What is being asked: Copy, character for character, the lines running from the one with "problems = []" to the one with "from mathutils import Matrix, Vector", ends included. Leave out every other line.

Material provided:
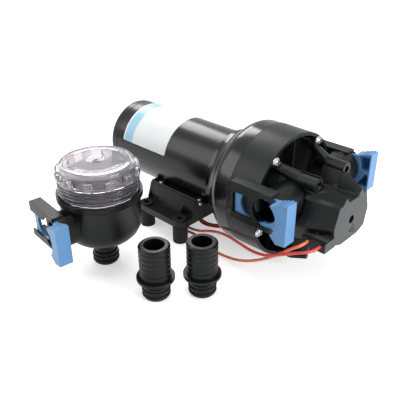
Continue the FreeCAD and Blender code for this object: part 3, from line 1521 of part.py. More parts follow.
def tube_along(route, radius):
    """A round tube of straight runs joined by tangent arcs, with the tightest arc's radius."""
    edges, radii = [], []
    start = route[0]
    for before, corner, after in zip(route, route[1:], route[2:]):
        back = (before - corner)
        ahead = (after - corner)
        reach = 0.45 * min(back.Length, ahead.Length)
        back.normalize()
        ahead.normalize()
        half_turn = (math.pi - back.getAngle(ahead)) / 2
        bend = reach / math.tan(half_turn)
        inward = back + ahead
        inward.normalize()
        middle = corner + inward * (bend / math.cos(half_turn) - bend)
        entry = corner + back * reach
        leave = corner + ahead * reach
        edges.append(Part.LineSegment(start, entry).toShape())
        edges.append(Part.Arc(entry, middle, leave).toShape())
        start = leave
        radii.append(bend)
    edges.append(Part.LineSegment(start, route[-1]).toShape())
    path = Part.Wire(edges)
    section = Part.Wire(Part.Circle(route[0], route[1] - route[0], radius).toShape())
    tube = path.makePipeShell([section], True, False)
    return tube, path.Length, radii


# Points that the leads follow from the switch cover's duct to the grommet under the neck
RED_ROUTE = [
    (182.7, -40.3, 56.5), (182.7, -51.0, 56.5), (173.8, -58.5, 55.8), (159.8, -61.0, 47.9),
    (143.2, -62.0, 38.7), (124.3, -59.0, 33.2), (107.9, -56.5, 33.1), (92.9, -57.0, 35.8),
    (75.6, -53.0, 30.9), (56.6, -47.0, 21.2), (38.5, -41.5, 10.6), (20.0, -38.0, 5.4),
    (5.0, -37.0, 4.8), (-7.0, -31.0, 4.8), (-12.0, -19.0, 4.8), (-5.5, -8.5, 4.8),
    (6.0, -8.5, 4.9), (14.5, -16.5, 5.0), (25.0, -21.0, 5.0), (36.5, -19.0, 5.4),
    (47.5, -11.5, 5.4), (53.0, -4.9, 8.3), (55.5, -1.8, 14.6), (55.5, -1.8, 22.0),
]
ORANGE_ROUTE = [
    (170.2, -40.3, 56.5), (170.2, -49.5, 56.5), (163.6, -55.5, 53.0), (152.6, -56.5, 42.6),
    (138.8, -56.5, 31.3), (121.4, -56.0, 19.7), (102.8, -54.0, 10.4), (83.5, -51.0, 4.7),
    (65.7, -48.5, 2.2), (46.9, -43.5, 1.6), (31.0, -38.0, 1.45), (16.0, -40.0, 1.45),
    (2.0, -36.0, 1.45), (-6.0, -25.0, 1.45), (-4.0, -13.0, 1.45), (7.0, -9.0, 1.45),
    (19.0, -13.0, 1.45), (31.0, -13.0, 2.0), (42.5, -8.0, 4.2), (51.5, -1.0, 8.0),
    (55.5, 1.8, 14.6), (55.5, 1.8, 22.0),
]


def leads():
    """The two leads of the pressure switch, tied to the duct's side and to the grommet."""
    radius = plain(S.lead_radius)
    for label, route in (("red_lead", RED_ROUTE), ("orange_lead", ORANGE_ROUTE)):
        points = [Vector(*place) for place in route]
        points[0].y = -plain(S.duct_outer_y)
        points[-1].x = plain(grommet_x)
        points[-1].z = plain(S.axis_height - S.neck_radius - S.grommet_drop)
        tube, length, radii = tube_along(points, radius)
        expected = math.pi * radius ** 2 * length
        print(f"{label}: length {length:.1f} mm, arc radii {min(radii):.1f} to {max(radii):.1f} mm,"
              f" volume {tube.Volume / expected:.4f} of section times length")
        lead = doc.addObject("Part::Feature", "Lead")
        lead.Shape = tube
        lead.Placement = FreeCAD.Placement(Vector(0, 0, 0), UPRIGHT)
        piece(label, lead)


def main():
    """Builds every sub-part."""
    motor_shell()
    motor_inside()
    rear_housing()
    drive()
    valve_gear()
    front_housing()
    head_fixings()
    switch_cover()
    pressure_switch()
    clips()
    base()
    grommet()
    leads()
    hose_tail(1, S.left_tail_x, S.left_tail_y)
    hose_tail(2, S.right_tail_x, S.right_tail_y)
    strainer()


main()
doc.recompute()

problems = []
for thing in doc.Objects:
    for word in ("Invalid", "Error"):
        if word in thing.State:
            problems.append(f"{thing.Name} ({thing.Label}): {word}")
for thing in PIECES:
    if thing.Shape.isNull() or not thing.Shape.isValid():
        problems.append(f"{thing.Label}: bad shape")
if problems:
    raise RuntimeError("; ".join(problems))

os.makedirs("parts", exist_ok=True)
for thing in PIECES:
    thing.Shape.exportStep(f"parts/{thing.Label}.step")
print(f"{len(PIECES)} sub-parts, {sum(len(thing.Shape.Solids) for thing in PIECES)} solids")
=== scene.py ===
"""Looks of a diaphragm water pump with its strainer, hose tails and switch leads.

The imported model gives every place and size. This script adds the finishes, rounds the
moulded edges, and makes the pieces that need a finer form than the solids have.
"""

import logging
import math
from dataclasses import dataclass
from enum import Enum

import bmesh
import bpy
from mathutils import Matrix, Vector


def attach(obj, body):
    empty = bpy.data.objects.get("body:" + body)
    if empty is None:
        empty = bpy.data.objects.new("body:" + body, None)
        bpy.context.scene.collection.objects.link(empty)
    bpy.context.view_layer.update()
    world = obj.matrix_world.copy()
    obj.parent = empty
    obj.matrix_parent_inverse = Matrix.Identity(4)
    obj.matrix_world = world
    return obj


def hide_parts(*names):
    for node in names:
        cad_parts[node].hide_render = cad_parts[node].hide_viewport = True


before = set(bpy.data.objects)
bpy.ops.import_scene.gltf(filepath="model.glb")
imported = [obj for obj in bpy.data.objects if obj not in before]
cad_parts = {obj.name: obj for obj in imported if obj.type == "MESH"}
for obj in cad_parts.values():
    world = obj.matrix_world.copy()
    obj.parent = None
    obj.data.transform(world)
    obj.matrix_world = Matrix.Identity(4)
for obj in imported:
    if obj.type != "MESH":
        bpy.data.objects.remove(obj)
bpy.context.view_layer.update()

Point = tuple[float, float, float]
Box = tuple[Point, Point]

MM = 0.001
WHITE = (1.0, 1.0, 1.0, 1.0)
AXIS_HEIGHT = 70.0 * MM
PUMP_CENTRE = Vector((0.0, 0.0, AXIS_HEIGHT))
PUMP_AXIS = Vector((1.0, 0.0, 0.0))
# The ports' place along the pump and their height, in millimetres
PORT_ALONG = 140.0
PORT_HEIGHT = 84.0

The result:
problems = []
for thing in doc.Objects:
    for word in ("Invalid", "Error"):
        if word in thing.State:
            problems.append(f"{thing.Name} ({thing.Label}): {word}")
for thing in PIECES:
    if thing.Shape.isNull() or not thing.Shape.isValid():
        problems.append(f"{thing.Label}: bad shape")
if problems:
    raise RuntimeError("; ".join(problems))

os.makedirs("parts", exist_ok=True)
for thing in PIECES:
    thing.Shape.exportStep(f"parts/{thing.Label}.step")
print(f"{len(PIECES)} sub-parts, {sum(len(thing.Shape.Solids) for thing in PIECES)} solids")
=== scene.py ===
"""Looks of a diaphragm water pump with its strainer, hose tails and switch leads.

The imported model gives every place and size. This script adds the finishes, rounds the
moulded edges, and makes the pieces that need a finer form than the solids have.
"""

import logging
import math
from dataclasses import dataclass
from enum import Enum

import bmesh
import bpy
from mathutils import Matrix, Vector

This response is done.